For the love of family: Senior tennis team member recognizes bonds created in sport

It’s a tied match. One more hit, one more chance to win. He lifts his arm, the tennis racket clenched into his hand as the ball makes its way toward him. He makes contact with the ball, and it flies back over the net just out of reach of his opponents outstretched racket.

Senior Culley Wright has enjoyed playing tennis for the past seven years especially during high school.

“I like getting to challenge people and while playing that the tennis team is like a family,” Culley said. “The constant practicing even though it is necessary takes up some time but it’s worth it in the end.”

Tennis coach James Stewart recognizes Culley’s efforts to lead the team as a senior and appreciates what Culley does.

“He’s a quiet leader, and he doesn’t holler or get at everybody,” Stewart said, “but when we start a particular drill or a different activity, he doesn’t say a word and does it. If people don’t follow, then he’ll say something, but he leads by example.”

Teammate, junior Jacob Yancy also sees how Culley leads by example and respects his role on the team.
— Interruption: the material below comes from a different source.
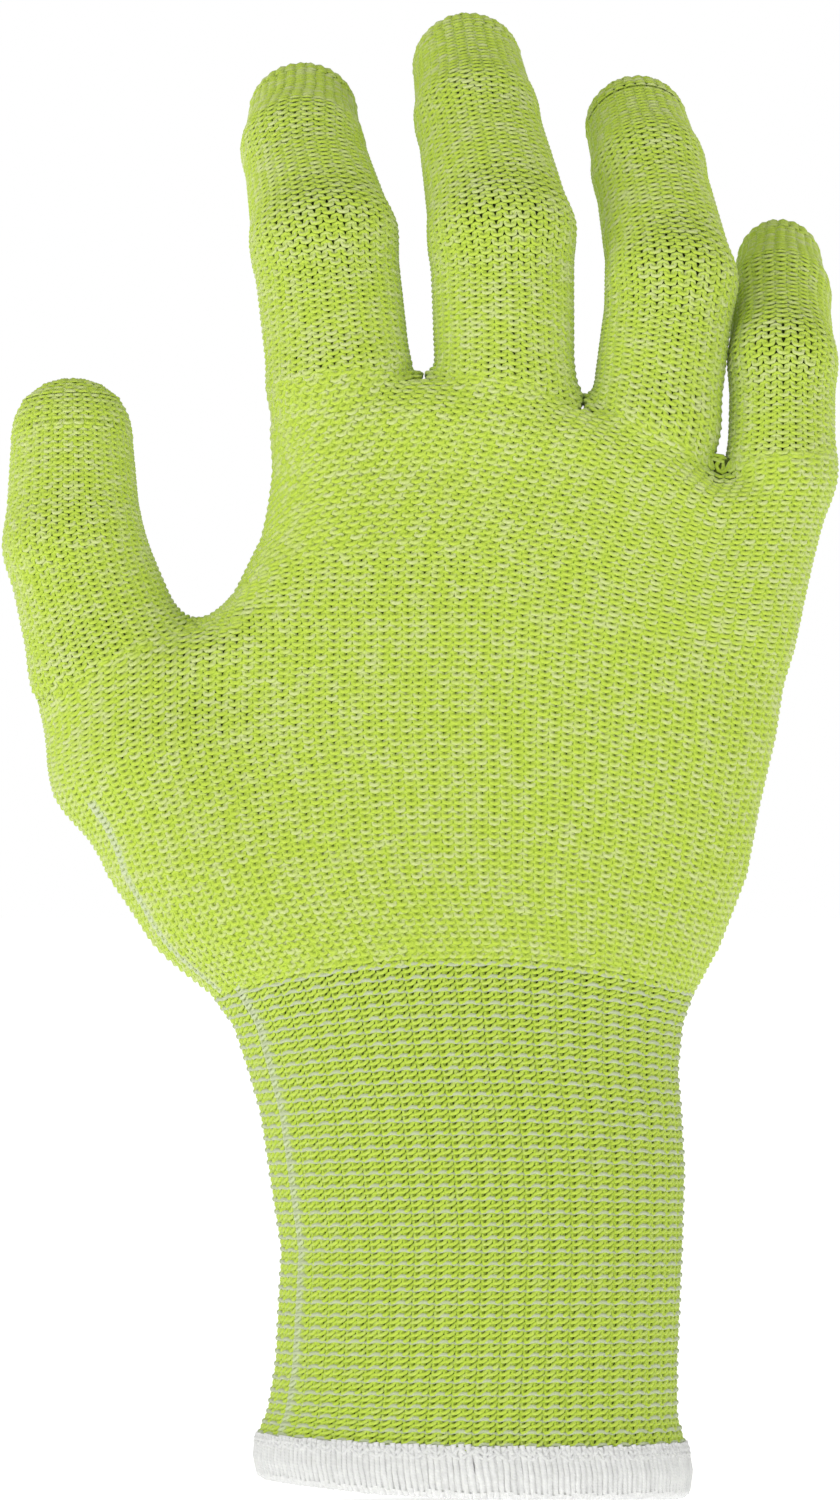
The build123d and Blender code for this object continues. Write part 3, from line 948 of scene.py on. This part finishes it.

“He sets a good example,” Jacob said. “He tries really hard during his matches and gives it his all, he works hard, and that’s a good leadership quality that I respect.”

Stewart has seen Culley develop throughout his high school career and appreciates the effort he puts into the sport.

“What he’s done more than anything is that he’s more willing to put in extra time,” Stewart said. “He had an opportunity to hit over the holidays and he came up, There wasn’t anybody there so he hit serves and did some extra work on his own.”

Culley approaches the game of Tennis and doesn’t hold back even if he doesn’t feel like doing it.

“He goes for it, he may not like it, he may not like a particular drill,” Stewart said. “But he’s like okay thats what we’re doing today so let’s go and he just puts in the work.”

The tennis team shares a strong bond and interacts like one big family.

“We are like a family,” Culley said. “Of course there’s gonna be people arguing sometimes, but it’s like one big dysfunctional family that I enjoy being apart of.”